Justice (Story by Risa Peris)

He was very athletic and studious but he had little regard for others. His father was a federal prosecutor and would brag at the dinner table how many years in prison he got so and so. Judge, as the teenager was named, loved these stories and vowed one day he would be a prosecutor and ask for the harshest of sentences. There was something calming about putting others away regardless of their crime, story, or background.

Judge, one summer in Annapolis, hung out with his friends and they focused on weight lifting and running sprints. At night, there were usually parties and he drank lots of beers. He chugged them through holes poked in the tin. There were girls at the parties and Judge followed one, in particular. She had silky chocolate colored hair and astonishing blue eyes. She didn’t drink and fluttered around the parties like a rare butterfly.

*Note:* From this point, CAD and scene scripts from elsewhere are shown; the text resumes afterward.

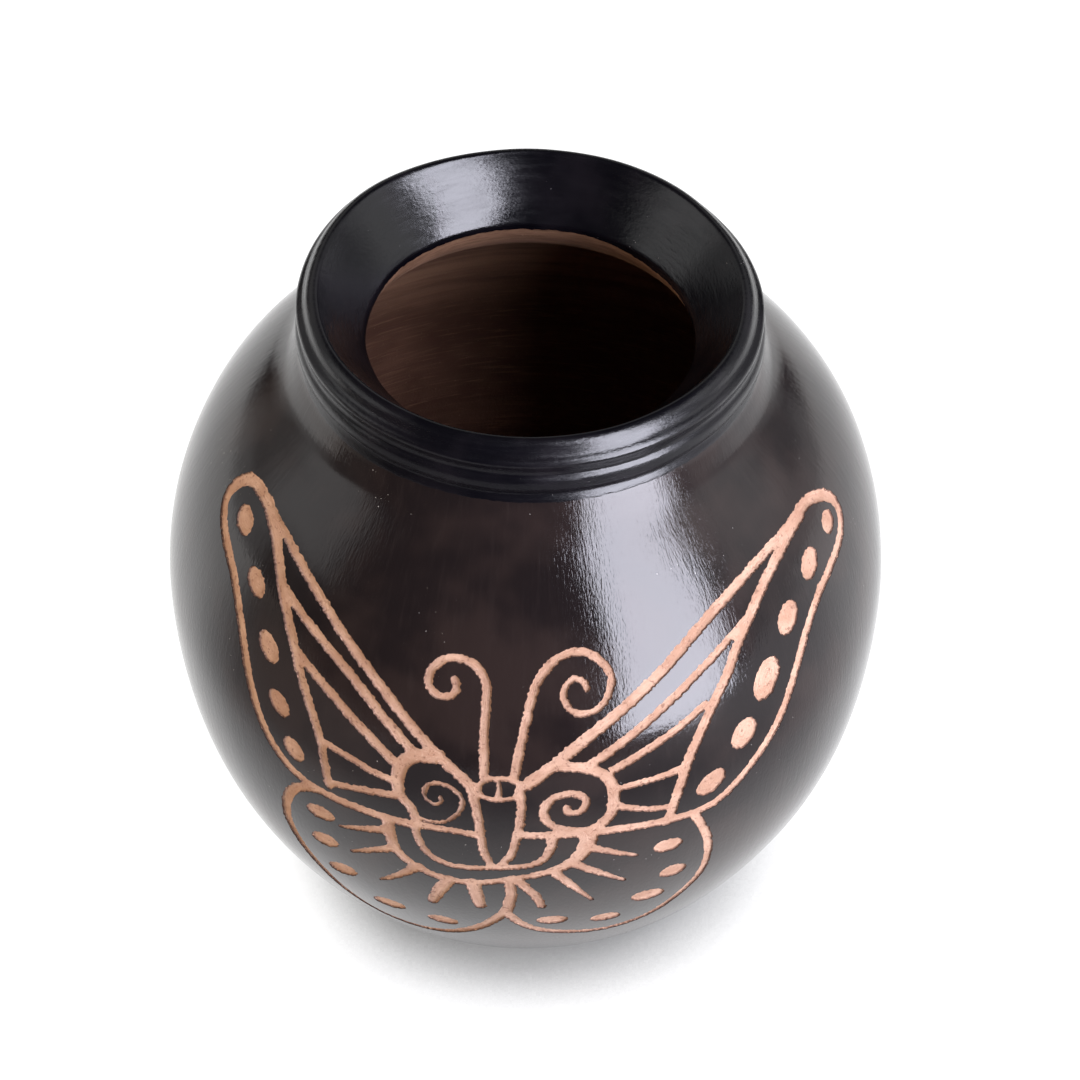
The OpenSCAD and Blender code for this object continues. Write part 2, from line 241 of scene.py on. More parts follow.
def inward(points, depth):
    """A curve moved square to itself, to its left, by depths in mm."""
    along = np.gradient(points, axis=0)
    along /= np.linalg.norm(along, axis=1, keepdims=True)
    side = np.stack([-along[:, 1], along[:, 0]], 1)
    return points + side * np.reshape(depth, (-1, 1))


# ---- The egg and the curve into the neck, by distance s along the outside ----


def egg(lat, inset=0.0):
    """Radius and height of the egg at latitudes in radians."""
    half = np.where(lat >= 0, DOME_RISE, BOWL_RISE) - inset
    return (BELLY_R - inset) * np.cos(lat), BELLY_Z + half * np.sin(lat)


def lat_at_z(z, inset=0.0):
    half = (DOME_RISE if z > BELLY_Z else BOWL_RISE) - inset
    return math.asin((z - BELLY_Z) / half)


JOIN_LAT = math.acos(JOIN_R / BELLY_R)


def outer_profile():
    """Fine points of the body's outside from the foot to the top of the body coat."""
    r, z = egg(np.linspace(lat_at_z(SLIP_START_Z), JOIN_LAT, EGG_POINTS))
    slope = DOME_RISE * math.cos(JOIN_LAT) / (BELLY_R * math.sin(JOIN_LAT))
    a = np.array([r[-1], z[-1]])
    c = np.array([NECK_R, NECK_BASE_Z])
    b = np.array([c[0], a[1] + (a[0] - c[0]) * slope])
    fillet = bend(a, b, c, FILLET_POINTS)[1:]
    top = np.linspace(c, (NECK_R, BODY_TOP_Z), 8)[1:]
    points = np.vstack([np.stack([r, z], 1), fillet, top])
    return points, run_along(points)


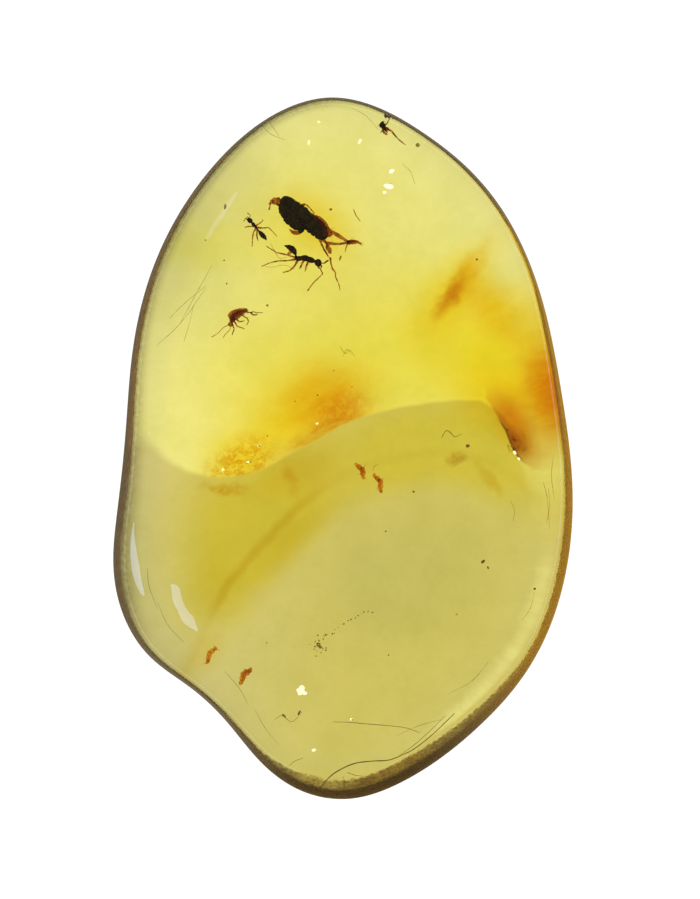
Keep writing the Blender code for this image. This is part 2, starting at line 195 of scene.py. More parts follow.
def line(*pixels):
    return np.array([at(x, y) for x, y in pixels])


def curved(points, count):
    """Count points along the Catmull-Rom curve through the given ones."""
    knots = np.asarray(points, float)
    knots = np.vstack([2 * knots[0] - knots[1], knots, 2 * knots[-1] - knots[-2]])
    spans = len(knots) - 3
    drawn = []
    for place in np.linspace(0, spans, count):
        i = min(int(place), spans - 1)
        t = place - i
        a, b, c, d = knots[i:i + 4]
        bend, twist = 2 * a - 5 * b + 4 * c - d, 3 * b - a - 3 * c + d
        drawn.append(0.5 * (2 * b + (c - a) * t + bend * t**2 + twist * t**3))
    return np.array(drawn)


def gap_to(spots, path):
    """How far each plan spot is from a closed path, in millimetres."""
    nearest = np.full(len(spots), 1e9)
    for start, end in zip(path, np.roll(path, -1, 0)):
        run = end - start
        share = np.clip(((spots - start) @ run) / max(run @ run, 1e-12), 0, 1)
        nearest = np.minimum(nearest, np.linalg.norm(spots - start - share[:, None] * run, axis=1))
    return nearest


def inside(spots, path):
    """True for each plan spot within a closed path."""
    within = np.zeros(len(spots), bool)
    for (x0, y0), (x1, y1) in zip(path, np.roll(path, -1, 0)):
        crosses = (y0 > spots[:, 1]) != (y1 > spots[:, 1])
        reach = x0 + (spots[:, 1] - y0) * (x1 - x0) / (y1 - y0 + 1e-12)
        within ^= crosses & (spots[:, 0] < reach)
    return within


def depth_in(spots, path):
    """Distance to a closed path, positive within it."""
    away = gap_to(spots, path)
    return np.where(inside(spots, path), away, -away)


# ---------------------------------------------------------------- materials

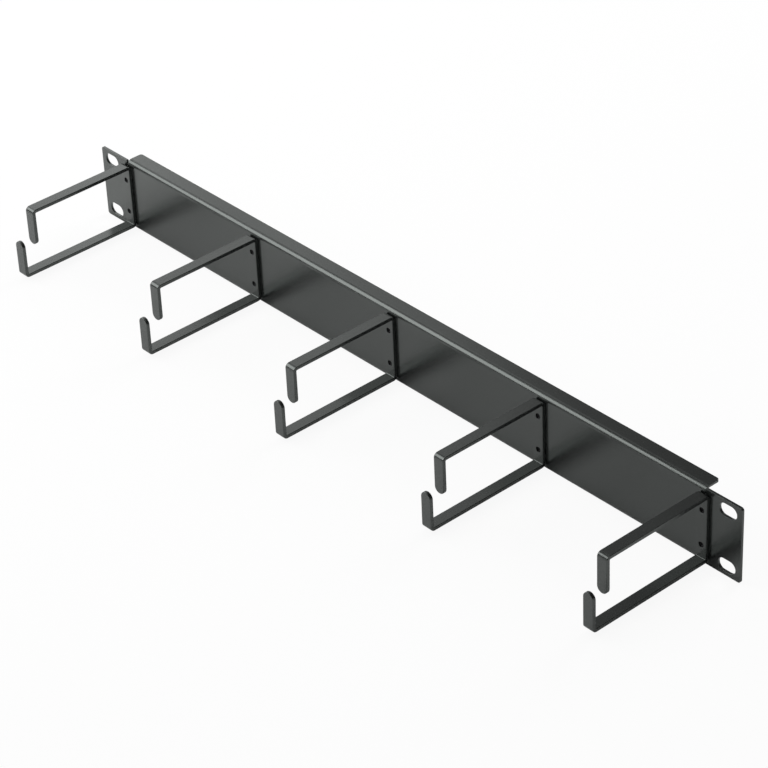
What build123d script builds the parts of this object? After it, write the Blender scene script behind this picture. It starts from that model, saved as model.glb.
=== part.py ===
# Rack cable management panel, one rack unit high, with five cable rings of bent steel strip
# Millimetres. X runs along the panel, -Y is the front, +Y the inside of the rack, +Z is up.
# The origin is the middle of the four rack slots, on the rear face that seats on the rack.
import os

from build123d import *

# Panel
panel_length = 482.6
panel_sheet = 1.5
panel_bend_radius = 1.5
body_height = 44.0
body_from_end = 23.3
flange_depth = 10.0
flange_corner_radius = 1.5
ear_set_in = 0.4
ear_corner_radius = 1.5
relief_width = 0.5
relief_past_bend = 0.5

# Rack slots, with centres 465.12 mm apart along the panel and 31.75 mm apart up it
slot_from_end = 8.74
slot_from_edge = 5.725
slot_length = 11.0
slot_width = 7.0

# Cable rings
ring_count = 5
ring_from_end = 23.3
ring_from_edge = 2.5
strip_width = 6.5
strip_thickness = 2.0
strip_bend_radius = 0.5
upper_reach = 68.0
finger_gap = 7.0
finger_past_middle = 2.5

# Screws, M3 pan heads from the rear
screw_spacing = 20.0
screw_diameter = 3.0
thread_clearance = 0.05
panel_hole_clearance = 0.2
screw_end_recess = 0.5
tapped_hole_chamfer = 0.2
head_diameter = 5.6
head_height = 2.2
head_edge_chamfer = 0.8
recess_span = 3.0
recess_width = 0.8
recess_depth = 1.2

# Places worked out from the sizes above
panel_front = -panel_sheet
foot_front = panel_front - strip_thickness
body_length = panel_length - 2 * body_from_end
body_inside_z = body_height / 2 - panel_sheet
web_height = body_height - 2 * (panel_bend_radius + panel_sheet)
flange_rear = flange_depth - panel_sheet
ear_height = body_height - 2 * ear_set_in
ear_length = body_from_end - relief_width
ear_middle = (panel_length - ear_length) / 2
relief_middle = (body_length + relief_width) / 2
relief_height = (body_height - web_height) / 2 + relief_past_bend
slot_spacing_x = panel_length - 2 * slot_from_end
slot_spacing_z = ear_height - 2 * slot_from_edge
ring_pitch = (panel_length - 2 * ring_from_end) / (ring_count - 1)
ring_height = body_height - 2 * ring_from_edge
lower_reach = upper_reach + finger_gap + strip_thickness
finger_length = ring_height / 2 + finger_past_middle
screw_radius = screw_diameter / 2 - thread_clearance
screw_length = panel_sheet + strip_thickness - screw_end_recess


def build_panel():
    """One sheet: a folded body between two flat ears, with rack slots and screw holes."""
    with BuildPart() as panel:
        with BuildSketch(Plane.YZ.offset(-body_length / 2)):
            with BuildLine():
                FilletPolyline(
                    (flange_rear, -body_inside_z),
                    (0, -body_inside_z),
                    (0, body_inside_z),
                    (flange_rear, body_inside_z),
                    radius=panel_bend_radius,
                )
                offset(amount=panel_sheet, side=Side.LEFT)
            make_face()
        extrude(amount=body_length)
        flange_corners = panel.edges().filter_by(Axis.Z).group_by(Axis.Y)[-1]
        fillet(flange_corners, flange_corner_radius)

        with BuildSketch(Plane.XZ):
            Rectangle(panel_length, web_height)
            with Locations((-ear_middle, 0), (ear_middle, 0)):
                Rectangle(ear_length, ear_height)
        extrude(amount=panel_sheet)
        ear_edges = panel.edges().filter_by(Axis.Y).group_by(Axis.X)
        fillet(ear_edges[0] + ear_edges[-1], ear_corner_radius)

        with BuildSketch(Plane.XZ):
            with GridLocations(2 * relief_middle, body_height - relief_height, 2, 2):
                Rectangle(relief_width, relief_height)
            with GridLocations(slot_spacing_x, slot_spacing_z, 2, 2):
                SlotOverall(slot_length, slot_width)
            with GridLocations(ring_pitch, screw_spacing, ring_count, 2):
                Circle(screw_diameter / 2 + panel_hole_clearance)
        extrude(amount=panel_sheet, mode=Mode.SUBTRACT)
    return panel


def build_ring(middle_x):
    """One flat strip bent into an open ring whose lower finger stands in front of the upper one."""
    inside_z = ring_height / 2 - strip_thickness
    upper_finger = panel_front - upper_reach + strip_thickness
    lower_finger = panel_front - lower_reach + strip_thickness
    round_end = strip_width / 2
    upper_end = ring_height / 2 - finger_length + round_end
    lower_end = -ring_height / 2 + finger_length - round_end

    with BuildPart() as ring:
        with BuildSketch(Plane.YZ.offset(middle_x)):
            with BuildLine():
                FilletPolyline(
                    (upper_finger, upper_end),
                    (upper_finger, inside_z),
                    (foot_front, inside_z),
                    (foot_front, -inside_z),
                    (lower_finger, -inside_z),
                    (lower_finger, lower_end),
                    radius=strip_bend_radius,
                )
                offset(amount=strip_thickness, side=Side.LEFT)
            make_face()
        extrude(amount=strip_width / 2, both=True)

        with BuildSketch(Plane.XZ.offset(-upper_finger)):
            with Locations((middle_x, upper_end)):
                Circle(round_end)
        extrude(amount=strip_thickness)
        with BuildSketch(Plane.XZ.offset(-lower_finger)):
            with Locations((middle_x, lower_end)):
                Circle(round_end)
        extrude(amount=strip_thickness)

        foot_face = Plane((middle_x, foot_front, 0), x_dir=(1, 0, 0), z_dir=(0, -1, 0))
        with Locations(foot_face):
            with GridLocations(0, screw_spacing, 1, 2):
                CounterSinkHole(
                    radius=screw_diameter / 2,
                    counter_sink_radius=screw_diameter / 2 + tapped_hole_chamfer,
                    depth=strip_thickness,
                    counter_sink_angle=90,
                )
    return ring


def build_screws(middle_x):
    """The two pan head screws that hold one ring, put in from the rear."""
    head_face = Plane((middle_x, head_height, 0), x_dir=(-1, 0, 0), z_dir=(0, 1, 0))
    with BuildPart() as screws:
        with BuildSketch(Plane.XZ):
            with Locations((middle_x, -screw_spacing / 2), (middle_x, screw_spacing / 2)):
                Circle(screw_radius)
        extrude(amount=screw_length)

        with BuildSketch(Plane.XZ):
            with Locations((middle_x, -screw_spacing / 2), (middle_x, screw_spacing / 2)):
                Circle(head_diameter / 2)
        extrude(amount=-head_height)
        chamfer(screws.faces().sort_by(Axis.Y)[-2:].edges(), head_edge_chamfer)

        with BuildSketch(head_face):
            with GridLocations(0, screw_spacing, 1, 2):
                Rectangle(recess_span, recess_width)
                Rectangle(recess_width, recess_span)
        extrude(amount=-recess_depth, mode=Mode.SUBTRACT)
    return screws


os.makedirs("parts", exist_ok=True)

panel = build_panel()
panel.part.label = "panel"
export_step(panel.part, "parts/panel.step")

for number in range(1, ring_count + 1):
    ring_x = (number - (ring_count + 1) / 2) * ring_pitch

    ring = build_ring(ring_x)
    ring.part.label = f"ring_{number}"
    export_step(ring.part, f"parts/ring_{number}.step")

    screws = build_screws(ring_x)
    screws.part.label = f"ring_{number}_screws"
    export_step(screws.part, f"parts/ring_{number}_screws.step")
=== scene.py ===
"""Rack cable management panel: a folded, powder coated sheet with five rings of bent flat bar."""

import math

import bpy
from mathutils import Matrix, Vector
from mathutils.geometry import delaunay_2d_cdt


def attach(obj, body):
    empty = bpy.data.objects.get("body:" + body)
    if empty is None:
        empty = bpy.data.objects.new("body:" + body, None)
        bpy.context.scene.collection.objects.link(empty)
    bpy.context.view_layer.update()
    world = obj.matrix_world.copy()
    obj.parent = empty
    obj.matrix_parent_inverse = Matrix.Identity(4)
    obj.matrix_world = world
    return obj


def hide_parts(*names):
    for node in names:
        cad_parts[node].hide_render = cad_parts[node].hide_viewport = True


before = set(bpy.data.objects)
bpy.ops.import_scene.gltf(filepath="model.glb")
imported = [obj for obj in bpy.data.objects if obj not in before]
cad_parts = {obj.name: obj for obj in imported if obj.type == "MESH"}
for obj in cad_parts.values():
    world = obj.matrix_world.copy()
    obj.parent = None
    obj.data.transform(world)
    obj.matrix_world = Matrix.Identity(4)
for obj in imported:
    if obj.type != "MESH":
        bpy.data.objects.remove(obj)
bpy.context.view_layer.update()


# Sizes in millimetres, in the CAD frame
PANEL_LENGTH = 482.6
SHEET = 1.5
BODY_HALF = 218.0
WEB_HALF = 19.0
FLANGE_END = 8.5
FLANGE_CORNER = 1.5
EAR_HALF = 21.6
EAR_START = 218.5
EAR_CORNER = 1.5
RELIEF_BOTTOM = 18.5
SLOT_X, SLOT_Z = 232.56, 15.875
SLOT_LENGTH, SLOT_WIDTH = 11.0, 7.0
PANEL_BEND = 1.5
RING_PITCH = 109.0
STRIP_WIDTH, STRIP = 6.5, 2.0
STRIP_BEND = 0.5
RING_HALF = 19.5
UPPER_REACH, LOWER_REACH = 68.0, 77.0
FINGER_TIP = 2.5
SCREW_Z = 10.0
HOLE_RADIUS = 1.7
TAPPED_RADIUS = 1.5
MM = 0.001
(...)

Judge corned her in the bathroom at one party and raped her. She kept yelling stop but Judge was drunk and besides, he was owed what he wanted. He was a prosecutor’s son. His mother was a Southern beauty queen from Georgia. He was owed what he believed he was owed.

A week later the police came. His father told him not to talk. His father hired an investigator who investigated and tracked the girl. She showed up at lots of parties and was not known to be a virgin.

“She’s a tramp.” The investigator was burly, balding, and seemed to say everything with a sneer.

Judge’s father knew his son would be absolved of the crime. In fact, the case went no farther than a cursory interview with his son who said the sex was consensual.

The girl, of less high social status, admitted through tears that perhaps she was wrong. The girl remembered the incident always and fell into endless bottles of vodka and chaotic relationships.

At 43, she claimed rape again, only Judge was now a Congressman. This was not a path to wellness but a last push before the breast cancer killed her. She had nothing to lose and so Judge defended himself and the girl, now woman was dragged through dirt and mire.

She died as Judge won a second term and the woman died. This is how the story came to me. And now I must make her story known. But Judge was a political darling. Her life and death would never be vindicated.

“What do you want?” asked the journalist of the woman.

“Justice.”
Justice comes slow and sometimes not at all. The journalist reminded the woman of this on her last day of living.